In survival mode you can also take up the challenge to get to the Nether and defeat the Ender Dragon — or not. It’s your world after all!
Racing games — Sonic
Sonic has the reputation in our home for being the game that destroyed the graphics card on Dad’s computer. Beware of this one! Make sure your graphics card can handle it or better yet, play on a console! The children enjoyed this for a season and I’ve noticed that they return to it when there is a group of children together. It is loads of fun. Each racer chooses a crazy car and they’re all completely engaged and focussed. There’s a lot of screeching, cheering and laughter. A fun game for a crowd.
Shooter games — Plant vs Zombies
I’m reluctant to allow my boys to play shooter games so this is the first one they were exposed to when they started to become persistent. Plants vs zombies can’t be that bad — can it? Again, I do not understand why this game captivates children. There are some fun word plays which I appreciate (on the plant team, you’ll find Pea Shooter and Kernel Corn), but other than that it doesn’t do much for me! I am, however, not the target audience. The boys enjoyed it at first, but I have noticed that they play it only occasionally. It was a good choice in terms of allowing them a shooting game…
Shooter games — Worms
My husband introduced this game to the boys as it’s a game he remembers from childhood. The premise is that you choose a weapon and blow up your opposition. Different weapons create a different amount of damage so there’s a certain amount of strategy involved in protecting your own guys and destroying the enemy.
I was a little horrified by how quickly my children learnt the terminology of war. Words which they had never heard before were quickly assimilated — hand grenades, marked for death, concrete donkey, super sheep, bazookas… It made me wonder whether we could teach children complicated vocabulary through games. Do you think it would work?
Anyway, the trivialisation of war made me sad. No one else quite understood. They reminded me that it’s just a game — one which thankfully remained a favourite for a short season. The boys liked the noises of the game and also, the fact that they could name their own team. This was very creative and quite funny too.
Sport fiction games: Rocket League
Rocket League is the game of the moment. Now, I may not be able to understand why car football is so compelling, but it is. I am so grateful my husband enjoys games too. This little revelation may well impact his cred, but I have seen him practise without the boys so that he is (sort-of) competitive too!
Sport games: FIFA
I can see the value in this one. Children learn the names of all the players as easily as breathing in and breathing out, the rules of the game and also, how the league works.

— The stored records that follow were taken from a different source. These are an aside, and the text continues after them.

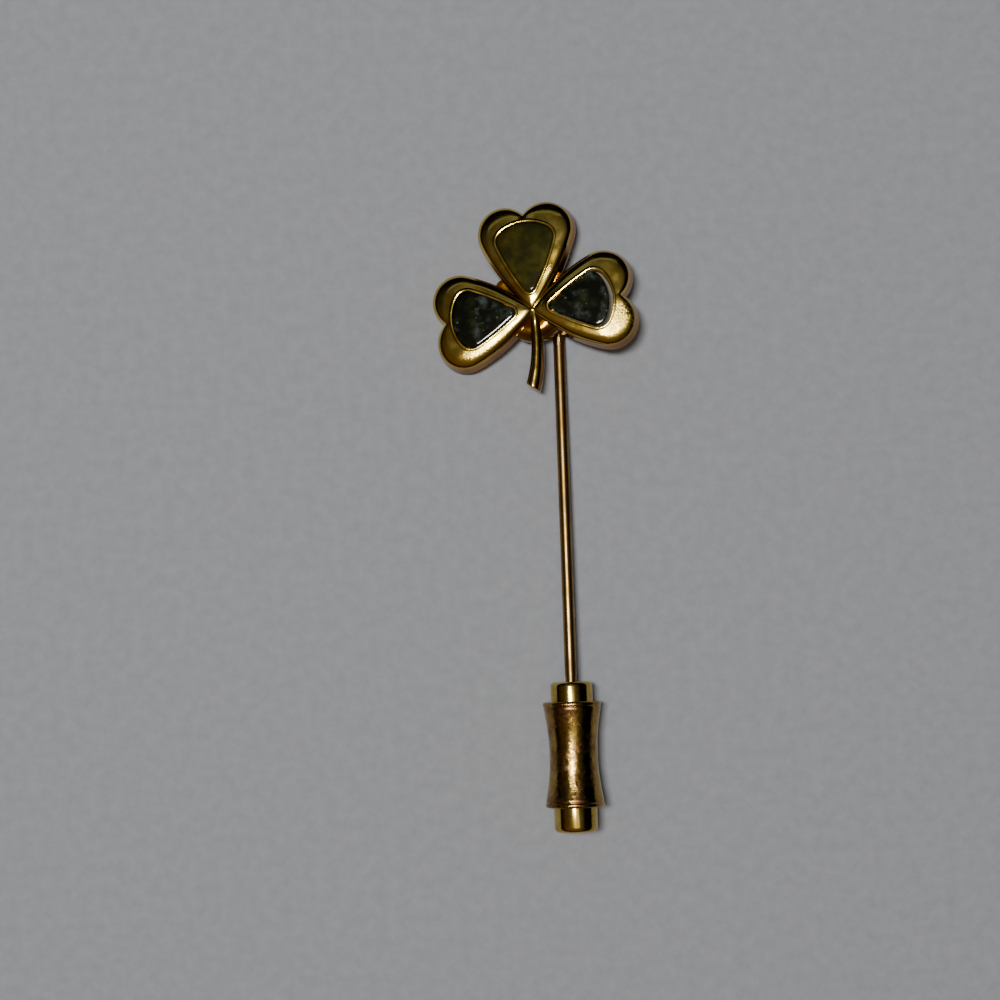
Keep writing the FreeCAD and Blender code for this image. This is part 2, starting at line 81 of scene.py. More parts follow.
joints = {joint["name"]: joint for joint in frame["joints"]}
up_the_wire = -Vector(joints["clutch_turn"]["axis"]).normalized()
face_up = Vector(joints["ball_1_slide"]["axis"]).normalized()
across = up_the_wire.cross(face_up)
origin = Vector(joints["clutch_turn"]["pos_m"]) + up_the_wire * CLUTCH_AT * MM

turn = Matrix((across, up_the_wire, face_up)).transposed().to_4x4()
PIN = Matrix.Translation(origin) @ turn @ Matrix.Scale(MM, 4)
HEAD = PIN @ Matrix.Translation(CASTING_BACK) @ Matrix.Rotation(HEAD_TURN, 4, "Z")
print("the wire's bend is at", [round(value, 4) for value in origin])

# %% [markdown]
# ## Skins made from rings
# Every piece here is a stack of outlines: a heart that shrinks as it climbs, a D that
# travels along the stem, a circle that grows and shrinks up the clutch. Joining each
# outline to the next with four-sided faces makes a skin, and a fan over each end closes
# it. A closed skin is what a 3-D printer or a boolean needs.

# %% Join rings of points into a closed skin
SOFT_ANGLE = math.radians(38)


def finish_mesh(mesh, angle=SOFT_ANGLE):
    """Turns the faces outwards and smooths all but the sharp corners."""
    work = bmesh.new()
    work.from_mesh(mesh)
    bmesh.ops.remove_doubles(work, verts=work.verts, dist=1e-7)
    bmesh.ops.recalc_face_normals(work, faces=work.faces)
    work.to_mesh(mesh)
    work.free()
    mesh.shade_smooth()
    mesh.set_sharp_from_angle(angle=angle)


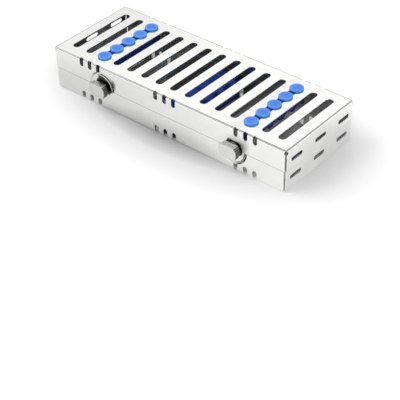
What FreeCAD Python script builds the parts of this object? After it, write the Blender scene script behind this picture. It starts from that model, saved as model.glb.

History/ strategy games — Civilisation
Our eldest loves Civilisation and I was surprised by how very much he learnt through playing this game. So much in fact, that I’d recommend it to History teachers. Each time you play, you choose to be a different ruler from History. You build your empire considering where to build your cities and how to manage your resources. It takes children through time, through all the impactful inventions, the great architectural feats and it even introduces them to the different styles of governance. He was besotted with Civilisation for a time and still returns to it now and again. You can up the level of difficulty as you become more familiar with the game.
A balanced philosophy…
It’s been an odd time what with the lockdown and restrictions on our usual sports and holidays. I have noticed that it is increasingly difficult to come up with something more compelling than a good game. We all need some distraction during these times! So, as long as we know we’re using the game to have some fun and completely disengage from the present, go for it I say!
Then again, it’s well worth putting a time limit on gaming. The boys will sometimes say: “But there’s nothing else to do!” This is not true — of course. There’s just nothing quite as compelling! Fortunately I have a couple of psychologist friends who are huge proponents of boredom. It is meant to be incredibly healthy for creative development. So, if you need a good reason for your eloquent pre-teen who is starting to push the boundaries, you too can let them know that a dose of boredom will do them good!